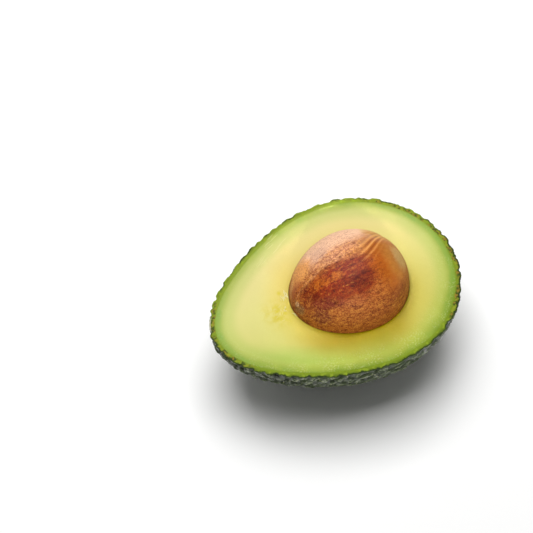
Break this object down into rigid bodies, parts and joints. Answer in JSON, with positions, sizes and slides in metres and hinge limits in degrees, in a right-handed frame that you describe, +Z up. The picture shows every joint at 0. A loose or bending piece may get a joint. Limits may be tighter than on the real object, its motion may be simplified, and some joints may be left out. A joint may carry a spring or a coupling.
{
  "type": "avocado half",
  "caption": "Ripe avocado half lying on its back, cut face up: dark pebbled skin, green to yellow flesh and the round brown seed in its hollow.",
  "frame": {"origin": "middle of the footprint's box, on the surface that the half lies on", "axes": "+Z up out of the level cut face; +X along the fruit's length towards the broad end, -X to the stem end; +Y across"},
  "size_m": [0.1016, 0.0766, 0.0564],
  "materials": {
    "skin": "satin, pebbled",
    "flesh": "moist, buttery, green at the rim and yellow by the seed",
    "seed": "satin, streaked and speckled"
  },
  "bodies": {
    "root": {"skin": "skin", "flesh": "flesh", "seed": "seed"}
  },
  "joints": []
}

## TASK DETAILS
Output all of the material, please, exactly as it stands.

## WORKED SOLUTION
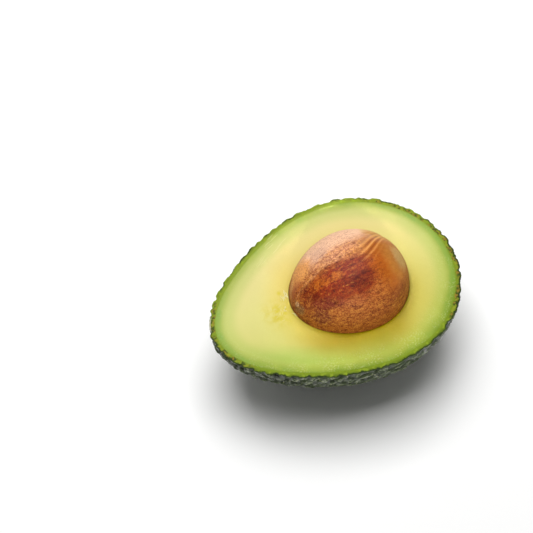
Break this object down into rigid bodies, parts and joints. Answer in JSON, with positions, sizes and slides in metres and hinge limits in degrees, in a right-handed frame that you describe, +Z up. The picture shows every joint at 0. A loose or bending piece may get a joint. Limits may be tighter than on the real object, its motion may be simplified, and some joints may be left out. A joint may carry a spring or a coupling.
{
  "type": "avocado half",
  "caption": "Ripe avocado half lying on its back, cut face up: dark pebbled skin, green to yellow flesh and the round brown seed in its hollow.",
  "frame": {"origin": "middle of the footprint's box, on the surface that the half lies on", "axes": "+Z up out of the level cut face; +X along the fruit's length towards the broad end, -X to the stem end; +Y across"},
  "size_m": [0.1016, 0.0766, 0.0564],
  "materials": {
    "skin": "satin, pebbled",
    "flesh": "moist, buttery, green at the rim and yellow by the seed",
    "seed": "satin, streaked and speckled"
  },
  "bodies": {
    "root": {"skin": "skin", "flesh": "flesh", "seed": "seed"}
  },
  "joints": []
}